### Exercise materials
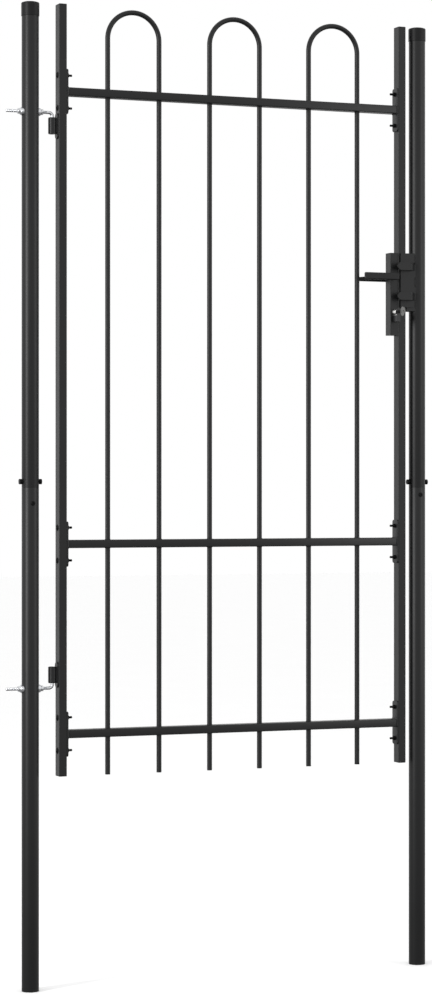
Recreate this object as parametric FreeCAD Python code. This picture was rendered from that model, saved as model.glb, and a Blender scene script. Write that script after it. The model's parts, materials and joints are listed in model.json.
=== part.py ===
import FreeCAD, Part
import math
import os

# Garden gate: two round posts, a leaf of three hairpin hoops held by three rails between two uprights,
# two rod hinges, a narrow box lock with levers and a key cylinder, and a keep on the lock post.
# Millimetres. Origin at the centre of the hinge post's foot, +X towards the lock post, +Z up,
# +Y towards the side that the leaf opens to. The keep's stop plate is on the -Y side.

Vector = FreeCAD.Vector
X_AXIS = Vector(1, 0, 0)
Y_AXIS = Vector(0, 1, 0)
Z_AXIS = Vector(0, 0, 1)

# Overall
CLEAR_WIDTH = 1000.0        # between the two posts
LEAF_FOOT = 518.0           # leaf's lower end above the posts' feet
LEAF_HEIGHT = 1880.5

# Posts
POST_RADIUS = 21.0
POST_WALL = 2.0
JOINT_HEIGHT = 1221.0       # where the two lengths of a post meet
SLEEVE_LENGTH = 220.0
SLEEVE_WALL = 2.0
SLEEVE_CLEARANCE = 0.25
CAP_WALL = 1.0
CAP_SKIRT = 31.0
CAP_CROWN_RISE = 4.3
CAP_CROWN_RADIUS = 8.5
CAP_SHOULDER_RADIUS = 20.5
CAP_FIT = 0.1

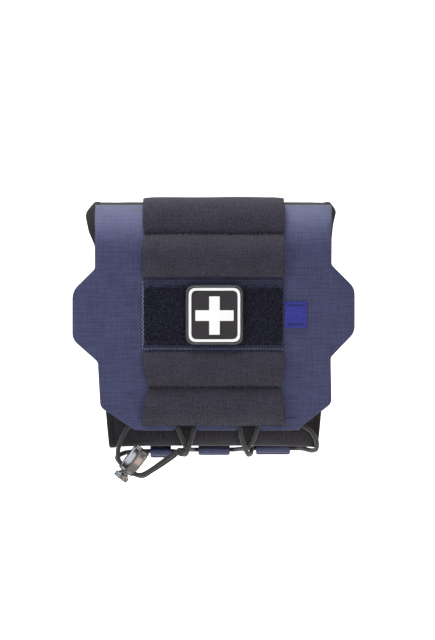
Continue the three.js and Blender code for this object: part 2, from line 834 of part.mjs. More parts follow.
######
§ **Written problem**: Using the data above, output each line exactly.

§ **Output for this task**:
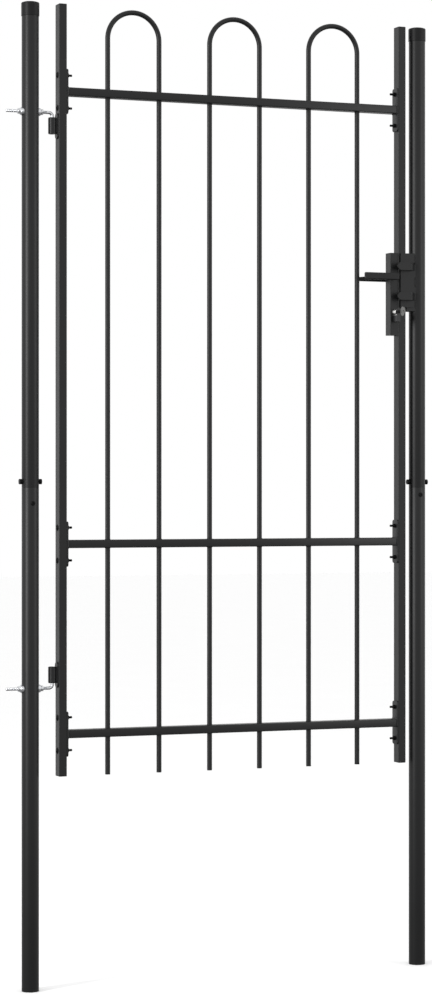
Recreate this object as parametric FreeCAD Python code. This picture was rendered from that model, saved as model.glb, and a Blender scene script. Write that script after it. The model's parts, materials and joints are listed in model.json.
=== part.py ===
import FreeCAD, Part
import math
import os

# Garden gate: two round posts, a leaf of three hairpin hoops held by three rails between two uprights,
# two rod hinges, a narrow box lock with levers and a key cylinder, and a keep on the lock post.
# Millimetres. Origin at the centre of the hinge post's foot, +X towards the lock post, +Z up,
# +Y towards the side that the leaf opens to. The keep's stop plate is on the -Y side.

Vector = FreeCAD.Vector
X_AXIS = Vector(1, 0, 0)
Y_AXIS = Vector(0, 1, 0)
Z_AXIS = Vector(0, 0, 1)

# Overall
CLEAR_WIDTH = 1000.0        # between the two posts
LEAF_FOOT = 518.0           # leaf's lower end above the posts' feet
LEAF_HEIGHT = 1880.5

# Posts
POST_RADIUS = 21.0
POST_WALL = 2.0
JOINT_HEIGHT = 1221.0       # where the two lengths of a post meet
SLEEVE_LENGTH = 220.0
SLEEVE_WALL = 2.0
SLEEVE_CLEARANCE = 0.25
CAP_WALL = 1.0
CAP_SKIRT = 31.0
CAP_CROWN_RISE = 4.3
CAP_CROWN_RADIUS = 8.5
CAP_SHOULDER_RADIUS = 20.5
CAP_FIT = 0.1

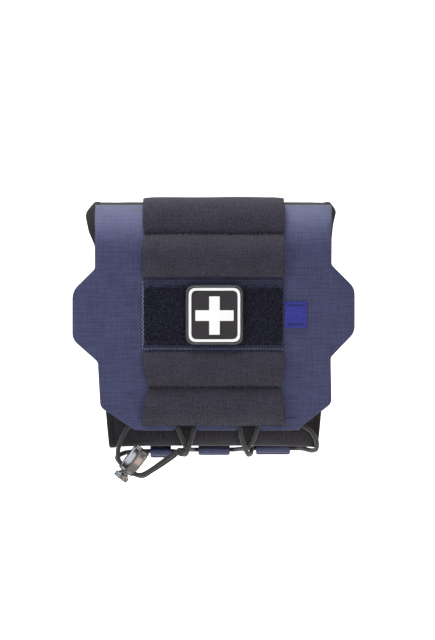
Continue the three.js and Blender code for this object: part 2, from line 834 of part.mjs. More parts follow.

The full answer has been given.